Washburn refused to take an intoxilizer test. (R. 6.) Consequently, his blood alcohol content at the time of his arrest is unknown and, we must review whether there was sufficient evidence to establish that Washburn was driving "under the influence of alcohol" as that term is used in § 32-5A-191(a)(2).
One manner of presenting evidence to support a § 32-5A-191(a)(2) violation is by "prov beyond a reasonable doubt that the appellant drove, or was in actual physical control of, a motor vehicle while he was under the influence of alcohol to such an extent that it affected his ability to operate his vehicle in a safe manner." Goodwin v. State, [Ms. CR-96-0574, August 14, 1998] ___ So.2d ___ (Ala.Cr.App. 1998), citing Ex parte Buckner, 549 So.2d 451 (Ala. 1989); see also Frazier v. City of Montgomery, 565 So.2d 1255 (Ala.Cr.App. 1990).

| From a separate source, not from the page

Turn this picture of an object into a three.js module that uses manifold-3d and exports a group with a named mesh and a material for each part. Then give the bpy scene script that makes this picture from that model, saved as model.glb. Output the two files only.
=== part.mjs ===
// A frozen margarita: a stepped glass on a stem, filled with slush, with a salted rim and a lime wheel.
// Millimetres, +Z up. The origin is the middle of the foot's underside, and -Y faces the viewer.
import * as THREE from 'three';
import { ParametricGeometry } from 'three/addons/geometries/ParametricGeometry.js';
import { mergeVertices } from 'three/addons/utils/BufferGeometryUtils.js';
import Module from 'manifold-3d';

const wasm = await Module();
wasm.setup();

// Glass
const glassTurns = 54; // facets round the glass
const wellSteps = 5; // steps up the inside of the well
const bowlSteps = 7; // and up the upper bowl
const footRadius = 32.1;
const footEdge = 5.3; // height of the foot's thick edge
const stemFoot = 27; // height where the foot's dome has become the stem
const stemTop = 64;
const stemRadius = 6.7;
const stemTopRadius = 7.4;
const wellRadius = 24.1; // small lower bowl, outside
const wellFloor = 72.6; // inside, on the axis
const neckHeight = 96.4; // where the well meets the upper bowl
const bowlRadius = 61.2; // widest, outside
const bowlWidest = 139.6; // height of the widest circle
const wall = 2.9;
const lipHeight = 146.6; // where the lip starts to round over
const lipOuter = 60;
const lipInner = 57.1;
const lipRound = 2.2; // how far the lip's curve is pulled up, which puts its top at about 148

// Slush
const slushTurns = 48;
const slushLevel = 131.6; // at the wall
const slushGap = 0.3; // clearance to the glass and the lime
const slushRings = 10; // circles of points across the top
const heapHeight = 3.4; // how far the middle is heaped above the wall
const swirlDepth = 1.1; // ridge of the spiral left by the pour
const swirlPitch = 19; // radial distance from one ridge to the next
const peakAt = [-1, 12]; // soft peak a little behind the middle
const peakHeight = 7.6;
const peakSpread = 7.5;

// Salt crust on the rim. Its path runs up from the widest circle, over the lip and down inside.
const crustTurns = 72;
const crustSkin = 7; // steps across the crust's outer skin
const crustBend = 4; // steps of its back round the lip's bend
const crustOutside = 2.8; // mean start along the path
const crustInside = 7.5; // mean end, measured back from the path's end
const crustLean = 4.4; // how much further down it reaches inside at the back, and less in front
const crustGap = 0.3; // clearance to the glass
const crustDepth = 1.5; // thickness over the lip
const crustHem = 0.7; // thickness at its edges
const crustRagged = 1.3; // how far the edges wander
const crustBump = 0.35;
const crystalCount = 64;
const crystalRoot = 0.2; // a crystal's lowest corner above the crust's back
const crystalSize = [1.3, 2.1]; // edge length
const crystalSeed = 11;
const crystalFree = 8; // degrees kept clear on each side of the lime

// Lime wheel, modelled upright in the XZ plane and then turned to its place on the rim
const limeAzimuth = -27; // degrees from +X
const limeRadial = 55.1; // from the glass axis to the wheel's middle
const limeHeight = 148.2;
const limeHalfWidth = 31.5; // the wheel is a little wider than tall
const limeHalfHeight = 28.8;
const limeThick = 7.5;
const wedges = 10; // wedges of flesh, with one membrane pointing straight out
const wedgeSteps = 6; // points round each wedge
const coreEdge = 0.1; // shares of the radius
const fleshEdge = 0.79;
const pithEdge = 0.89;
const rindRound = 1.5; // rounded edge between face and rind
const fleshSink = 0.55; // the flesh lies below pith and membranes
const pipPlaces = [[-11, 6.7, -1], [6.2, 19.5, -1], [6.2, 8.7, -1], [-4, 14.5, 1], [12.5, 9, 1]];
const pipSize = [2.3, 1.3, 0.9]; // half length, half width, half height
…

The evidence established that Washburn was driving an automobile and that he smelled of alcohol. (R. 6.) After Washburn objected to the stipulation insofar as it related to reckless driving, there was no other evidence presented by the prosecutor tending to prove that Washburn was under the influence of alcohol, such as reckless driving. Therefore, we hold that the trial court also erred in finding Washburn guilty of driving under the influence .
For the above-stated reasons, the judgment of the lower court is due to be, and it is hereby, reversed and a judgment rendered in favor of Washburn.

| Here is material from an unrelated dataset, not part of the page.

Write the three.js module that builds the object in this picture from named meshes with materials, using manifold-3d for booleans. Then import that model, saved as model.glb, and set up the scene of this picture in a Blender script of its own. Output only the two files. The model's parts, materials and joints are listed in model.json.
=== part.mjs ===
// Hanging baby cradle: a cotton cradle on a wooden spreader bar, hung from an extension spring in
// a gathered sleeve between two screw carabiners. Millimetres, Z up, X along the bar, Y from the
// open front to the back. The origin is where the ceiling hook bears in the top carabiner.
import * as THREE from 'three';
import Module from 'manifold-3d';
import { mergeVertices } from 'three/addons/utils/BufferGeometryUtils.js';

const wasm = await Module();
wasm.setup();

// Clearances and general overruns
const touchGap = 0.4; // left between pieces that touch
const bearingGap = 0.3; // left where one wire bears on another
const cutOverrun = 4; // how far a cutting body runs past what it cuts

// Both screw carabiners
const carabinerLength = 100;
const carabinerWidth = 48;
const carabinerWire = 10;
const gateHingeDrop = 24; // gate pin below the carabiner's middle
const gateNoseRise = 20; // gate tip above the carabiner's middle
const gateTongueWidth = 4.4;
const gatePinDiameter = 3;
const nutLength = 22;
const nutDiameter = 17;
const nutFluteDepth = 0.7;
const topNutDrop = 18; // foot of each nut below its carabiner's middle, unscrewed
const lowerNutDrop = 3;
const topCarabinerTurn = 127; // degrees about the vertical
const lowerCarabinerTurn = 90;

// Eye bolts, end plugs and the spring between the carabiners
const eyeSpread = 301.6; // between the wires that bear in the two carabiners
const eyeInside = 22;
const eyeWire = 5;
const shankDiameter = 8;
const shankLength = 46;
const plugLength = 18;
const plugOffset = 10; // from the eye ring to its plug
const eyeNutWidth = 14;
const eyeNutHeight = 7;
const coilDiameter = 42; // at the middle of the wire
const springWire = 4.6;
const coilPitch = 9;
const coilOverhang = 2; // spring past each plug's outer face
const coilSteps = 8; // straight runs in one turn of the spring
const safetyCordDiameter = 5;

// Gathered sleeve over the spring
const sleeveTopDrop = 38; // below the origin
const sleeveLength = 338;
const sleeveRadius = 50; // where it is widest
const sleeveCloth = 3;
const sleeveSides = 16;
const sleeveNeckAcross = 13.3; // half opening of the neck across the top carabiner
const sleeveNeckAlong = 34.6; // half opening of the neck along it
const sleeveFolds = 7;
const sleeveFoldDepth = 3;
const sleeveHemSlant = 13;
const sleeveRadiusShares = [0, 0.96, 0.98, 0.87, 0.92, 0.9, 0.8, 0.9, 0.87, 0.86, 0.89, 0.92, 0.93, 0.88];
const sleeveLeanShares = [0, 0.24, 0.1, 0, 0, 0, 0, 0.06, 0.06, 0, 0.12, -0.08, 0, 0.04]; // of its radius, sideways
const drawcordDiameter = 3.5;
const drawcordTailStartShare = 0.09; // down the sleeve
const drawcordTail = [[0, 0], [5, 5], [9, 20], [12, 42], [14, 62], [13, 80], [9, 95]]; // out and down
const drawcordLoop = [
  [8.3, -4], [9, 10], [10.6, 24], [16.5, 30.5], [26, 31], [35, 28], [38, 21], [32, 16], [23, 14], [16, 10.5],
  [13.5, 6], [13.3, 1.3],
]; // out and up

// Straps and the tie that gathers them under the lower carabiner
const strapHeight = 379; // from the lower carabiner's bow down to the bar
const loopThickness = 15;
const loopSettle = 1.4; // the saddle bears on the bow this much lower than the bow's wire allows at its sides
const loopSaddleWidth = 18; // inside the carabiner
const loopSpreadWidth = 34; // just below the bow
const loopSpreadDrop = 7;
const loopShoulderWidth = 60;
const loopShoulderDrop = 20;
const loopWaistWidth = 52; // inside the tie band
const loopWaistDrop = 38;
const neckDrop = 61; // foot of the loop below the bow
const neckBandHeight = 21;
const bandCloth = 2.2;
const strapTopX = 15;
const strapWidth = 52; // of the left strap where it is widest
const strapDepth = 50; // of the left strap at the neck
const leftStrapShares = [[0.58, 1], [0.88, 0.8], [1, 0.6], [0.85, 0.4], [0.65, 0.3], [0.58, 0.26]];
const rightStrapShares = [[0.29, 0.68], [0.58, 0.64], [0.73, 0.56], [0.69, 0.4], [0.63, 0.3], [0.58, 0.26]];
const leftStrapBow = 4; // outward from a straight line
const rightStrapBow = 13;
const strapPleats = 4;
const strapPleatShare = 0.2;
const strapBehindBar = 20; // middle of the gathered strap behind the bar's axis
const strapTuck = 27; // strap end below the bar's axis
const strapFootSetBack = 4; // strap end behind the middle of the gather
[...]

REVERSED AND JUDGMENT RENDERED.
McMillan and Fry, JJ., concur; Long, P.J., and Baschab, J., concur in part and Dissent in part, with opinion by Long, P.J.
LONG, PRESIDING JUDGE, Concurring in part; Dissenting in part.
I respectfully Dissent from that portion of the majority's opinion rendering a judgment in favor of Washburn on his conviction for reckless driving. I would find that Washburn's assertions in his motion for a new trial that the verdict was contrary to the law and to the evidence were insufficient to preserve the issue of the sufficiency of the evidence to sustain his conviction for reckless driving. These grounds are nearly identical to those raised in Reed v. State, 717 So.2d 862, 864 (Ala.Cr.App. 1997), in which this court held that the defendant's motion for a new trial was insufficient to preserve for appellate review the issue of the sufficiency of the evidence to sustain his convictions for assault in the first and second degrees. Moreover, I would also find that Washburn failed to preserve his claim that the town of Blountsville failed to establish a reasonable suspicion for the initial stop. Washburn first raised this issue in his motion for a new trial. This was too late. See Draper v. State, 641 So.2d 1283 (Ala.Cr.App. 1993).
I do, however, find that Washburn's motion for a new trial contained assertions sufficient to preserve his claim that the evidence was insufficient to sustain his conviction for driving under the influence of alcohol. Moreover, I agree with the majority's Conclusion that the town's evidence was insufficient to sustain this conviction.